§ Aim of the exercise:
Below are records. Copy every line with "shown" in it.

§ Material supplied:

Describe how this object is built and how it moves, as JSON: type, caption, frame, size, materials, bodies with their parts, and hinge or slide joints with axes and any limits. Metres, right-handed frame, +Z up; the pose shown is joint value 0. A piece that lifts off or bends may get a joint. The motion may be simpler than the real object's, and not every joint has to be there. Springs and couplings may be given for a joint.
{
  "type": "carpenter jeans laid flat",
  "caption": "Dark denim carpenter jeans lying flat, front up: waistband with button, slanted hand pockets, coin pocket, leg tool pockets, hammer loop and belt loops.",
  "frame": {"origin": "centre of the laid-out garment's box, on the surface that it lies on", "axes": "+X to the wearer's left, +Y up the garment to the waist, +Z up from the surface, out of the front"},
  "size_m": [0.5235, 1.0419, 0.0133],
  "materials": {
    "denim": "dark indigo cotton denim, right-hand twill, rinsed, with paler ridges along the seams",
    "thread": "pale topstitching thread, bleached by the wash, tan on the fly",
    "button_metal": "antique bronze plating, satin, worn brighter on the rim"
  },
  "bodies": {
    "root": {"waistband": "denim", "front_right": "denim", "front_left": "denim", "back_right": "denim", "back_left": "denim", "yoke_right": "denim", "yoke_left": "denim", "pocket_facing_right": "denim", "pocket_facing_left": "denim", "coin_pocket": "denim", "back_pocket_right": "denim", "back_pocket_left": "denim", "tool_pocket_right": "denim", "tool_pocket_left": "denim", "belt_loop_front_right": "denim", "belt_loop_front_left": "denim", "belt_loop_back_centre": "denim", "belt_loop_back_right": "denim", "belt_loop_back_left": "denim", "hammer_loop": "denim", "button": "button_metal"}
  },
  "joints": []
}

* * *

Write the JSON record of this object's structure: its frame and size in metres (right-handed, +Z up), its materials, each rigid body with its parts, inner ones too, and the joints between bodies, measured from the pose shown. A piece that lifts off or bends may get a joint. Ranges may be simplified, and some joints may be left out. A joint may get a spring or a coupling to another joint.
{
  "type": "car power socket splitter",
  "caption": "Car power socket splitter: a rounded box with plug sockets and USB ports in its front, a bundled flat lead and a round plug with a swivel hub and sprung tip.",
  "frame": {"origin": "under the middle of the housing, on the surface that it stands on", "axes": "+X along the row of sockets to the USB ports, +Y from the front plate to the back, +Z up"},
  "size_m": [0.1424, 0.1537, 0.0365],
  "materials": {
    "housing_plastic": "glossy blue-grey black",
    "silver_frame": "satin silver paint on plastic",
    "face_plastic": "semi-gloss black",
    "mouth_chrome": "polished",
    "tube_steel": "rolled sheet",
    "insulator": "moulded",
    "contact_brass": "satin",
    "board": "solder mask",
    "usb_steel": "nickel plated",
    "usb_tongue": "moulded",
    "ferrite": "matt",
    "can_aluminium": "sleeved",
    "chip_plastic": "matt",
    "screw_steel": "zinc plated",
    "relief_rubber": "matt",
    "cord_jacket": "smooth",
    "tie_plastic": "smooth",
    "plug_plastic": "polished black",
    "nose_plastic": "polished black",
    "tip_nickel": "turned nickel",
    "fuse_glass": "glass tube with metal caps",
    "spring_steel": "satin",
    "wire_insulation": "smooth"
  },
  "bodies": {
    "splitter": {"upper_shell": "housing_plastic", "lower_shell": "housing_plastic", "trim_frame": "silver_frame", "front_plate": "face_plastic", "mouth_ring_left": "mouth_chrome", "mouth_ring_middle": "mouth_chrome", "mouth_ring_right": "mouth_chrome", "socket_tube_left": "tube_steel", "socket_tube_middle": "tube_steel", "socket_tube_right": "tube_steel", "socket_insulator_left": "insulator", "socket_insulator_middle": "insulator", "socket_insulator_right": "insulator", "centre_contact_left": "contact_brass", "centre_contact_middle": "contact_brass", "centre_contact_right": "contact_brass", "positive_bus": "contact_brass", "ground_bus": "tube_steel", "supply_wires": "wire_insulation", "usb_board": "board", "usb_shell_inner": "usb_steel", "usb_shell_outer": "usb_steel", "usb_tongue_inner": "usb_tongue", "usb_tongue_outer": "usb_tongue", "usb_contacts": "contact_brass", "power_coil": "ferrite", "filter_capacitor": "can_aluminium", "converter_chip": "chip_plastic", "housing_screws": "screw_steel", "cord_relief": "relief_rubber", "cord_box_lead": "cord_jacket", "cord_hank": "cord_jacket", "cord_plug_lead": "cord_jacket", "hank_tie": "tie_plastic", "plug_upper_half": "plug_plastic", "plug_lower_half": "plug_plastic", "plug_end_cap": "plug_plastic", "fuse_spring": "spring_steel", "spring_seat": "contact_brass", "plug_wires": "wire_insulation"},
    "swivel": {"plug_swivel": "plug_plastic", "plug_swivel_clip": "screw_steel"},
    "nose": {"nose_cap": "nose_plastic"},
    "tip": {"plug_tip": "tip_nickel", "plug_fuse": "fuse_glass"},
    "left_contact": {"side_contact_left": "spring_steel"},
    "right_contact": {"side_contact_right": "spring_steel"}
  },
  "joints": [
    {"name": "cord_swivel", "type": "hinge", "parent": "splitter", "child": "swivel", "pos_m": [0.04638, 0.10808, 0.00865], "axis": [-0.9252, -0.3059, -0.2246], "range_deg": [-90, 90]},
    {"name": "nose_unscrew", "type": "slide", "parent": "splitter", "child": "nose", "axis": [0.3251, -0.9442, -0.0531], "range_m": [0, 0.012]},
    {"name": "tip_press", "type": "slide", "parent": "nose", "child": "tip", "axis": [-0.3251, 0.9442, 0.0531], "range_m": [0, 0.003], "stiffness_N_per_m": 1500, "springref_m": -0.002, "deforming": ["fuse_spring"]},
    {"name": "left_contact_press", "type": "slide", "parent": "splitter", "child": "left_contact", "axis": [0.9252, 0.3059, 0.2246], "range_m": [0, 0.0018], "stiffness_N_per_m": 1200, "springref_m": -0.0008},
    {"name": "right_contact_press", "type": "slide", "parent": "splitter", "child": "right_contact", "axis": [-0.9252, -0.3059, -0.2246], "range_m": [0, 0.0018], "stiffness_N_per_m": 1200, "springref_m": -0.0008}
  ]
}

§ Problem solution:
Describe how this object is built and how it moves, as JSON: type, caption, frame, size, materials, bodies with their parts, and hinge or slide joints with axes and any limits. Metres, right-handed frame, +Z up; the pose shown is joint value 0. A piece that lifts off or bends may get a joint. The motion may be simpler than the real object's, and not every joint has to be there. Springs and couplings may be given for a joint.
Write the JSON record of this object's structure: its frame and size in metres (right-handed, +Z up), its materials, each rigid body with its parts, inner ones too, and the joints between bodies, measured from the pose shown. A piece that lifts off or bends may get a joint. Ranges may be simplified, and some joints may be left out. A joint may get a spring or a coupling to another joint.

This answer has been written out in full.